Bench? Um... Bench? Two nights after getting five points from the second unit, the Cavaliers got a rootin', tootin' 14- nine from Sasha, five from Joe Smith- on Friday. Orlando got 25 from its bench on Wednesday and 26 more on Friday. You can win a championship without a functioning bench- the ‘80s Celtics proved that- but it's not easy to do.
LeBron's Line: 35 points on 12-of-23 shooting, 10-of-12 from the line, 1-of-3 from downtown, with five assists, four rebounds, six turnovers, and one gigantic, game-winning shot.
The End: With one second left in the game, Hedo knocked in a tough jumper from the lane to put Orlando up 95-93. The game was over. The series was over. The season was over. Then on the ensuing play, LeBron got free of Turkoglu, came open above the three-point line, caught the in-bound pass, fired off an off-balance shot just before the horn... and it went in. It went... in. Unbelievable.
I'm still extremely concerned about the course of this series. I have no idea how Cleveland will win a game in Orlando when it can't maintain a 23-point lead at home. But right now, I'm willing to wait on that uncomfortable thought. I just want to bask in this amazing win. And who knows? Maybe this shot will be the catalyst for something special.

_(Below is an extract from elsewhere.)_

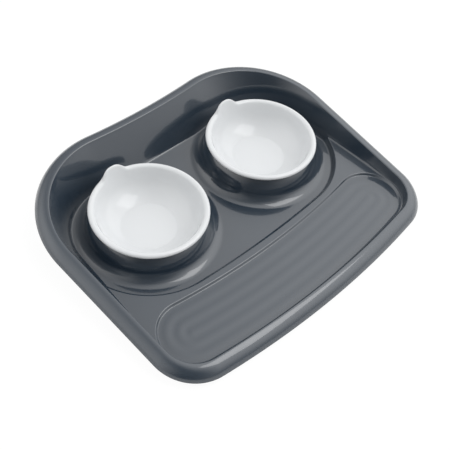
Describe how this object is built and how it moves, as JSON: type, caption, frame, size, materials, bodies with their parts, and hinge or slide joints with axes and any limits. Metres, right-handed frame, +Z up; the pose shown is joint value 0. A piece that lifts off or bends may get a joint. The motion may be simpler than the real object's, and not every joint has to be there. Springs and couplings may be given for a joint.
{
  "type": "double pet bowl",
  "caption": "Twin pet feeding bowls: a dark moulded tray with a sloping raised rim and bowl stands, carrying white lift-out bowls with lifting tabs.",
  "frame": {"origin": "bottom centre of the whole object, on the plane that the rubber feet stand on", "axes": "+X along the width, from the left bowl to the right bowl; +Y from the low front edge to the high back edge; +Z up"},
  "size_m": [0.3858, 0.3098, 0.0482],
  "materials": {
    "tray": "glossy dark slate-grey moulded plastic",
    "bowl": "glossy white moulded plastic",
    "foot": "matt black rubber"
  },
  "bodies": {
    "base": {"tray": "tray", "foot_front_left": "foot", "foot_front_right": "foot", "foot_back_left": "foot", "foot_back_right": "foot"},
    "bowl_left": {"bowl_left": "bowl"},
    "bowl_right": {"bowl_right": "bowl"}
  },
  "joints": [
    {"name": "bowl_left_lift", "type": "slide", "parent": "base", "child": "bowl_left", "axis": [0, 0, 1], "range_m": [0, 0.06]},
    {"name": "bowl_right_lift", "type": "slide", "parent": "base", "child": "bowl_right", "axis": [0, 0, 1], "range_m": [0, 0.06]}
  ]
}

Not-so-Fun Fact: Orlando shot 47.9 percent Friday night, including 10-of-23 (43.5 percent) from three-point range. Thus far in the series, the Magic are 19-of-43 from downtown, a blistering 44 percent. They say 40 percent from three equals 60 percent from two- if that's the case, Orlando is in effect shooting around 70 percent in these first two games.It is going to very, very difficult to beat that team the way they are shooting the basketball.
Now, believe it or not, Orlando can go cold, for an entire game, even. They went 5-of-27 from three-point range in Game Four of the Boston series. Unfortunately, the Magic don't seem to ever go cold against Cleveland. In the last nine games between the teams dating back to the 2007-08 season, Orlando has shot under 45 percent only once, and that night they compensated by going 14-of-32 from downtown.
All we can really do at this point is hope they're due for an off-night.
Near-Impossible Odds: Only three teams in NBA Playoff history- the 1969 Lakers, 1994 Rockets and 2005 Mavericks- have won a best-of-seven series after losing the first games at home. So while bouncing back from such a predicament isn't completely out of the question, it sure as hell isn't something you want to bet your dog and lot on. Good thing we won't have to make that bet.
Next: Sunday evening at 8:30, the series continues with Game Three at Amway Arena in Orlando. The Cavaliers have dropped three in a row at the Building Formerly Known as the O-Rena, with their last win coming on February 11, 2008, thanks in large part to forty points from the dear departed Larry Hughes.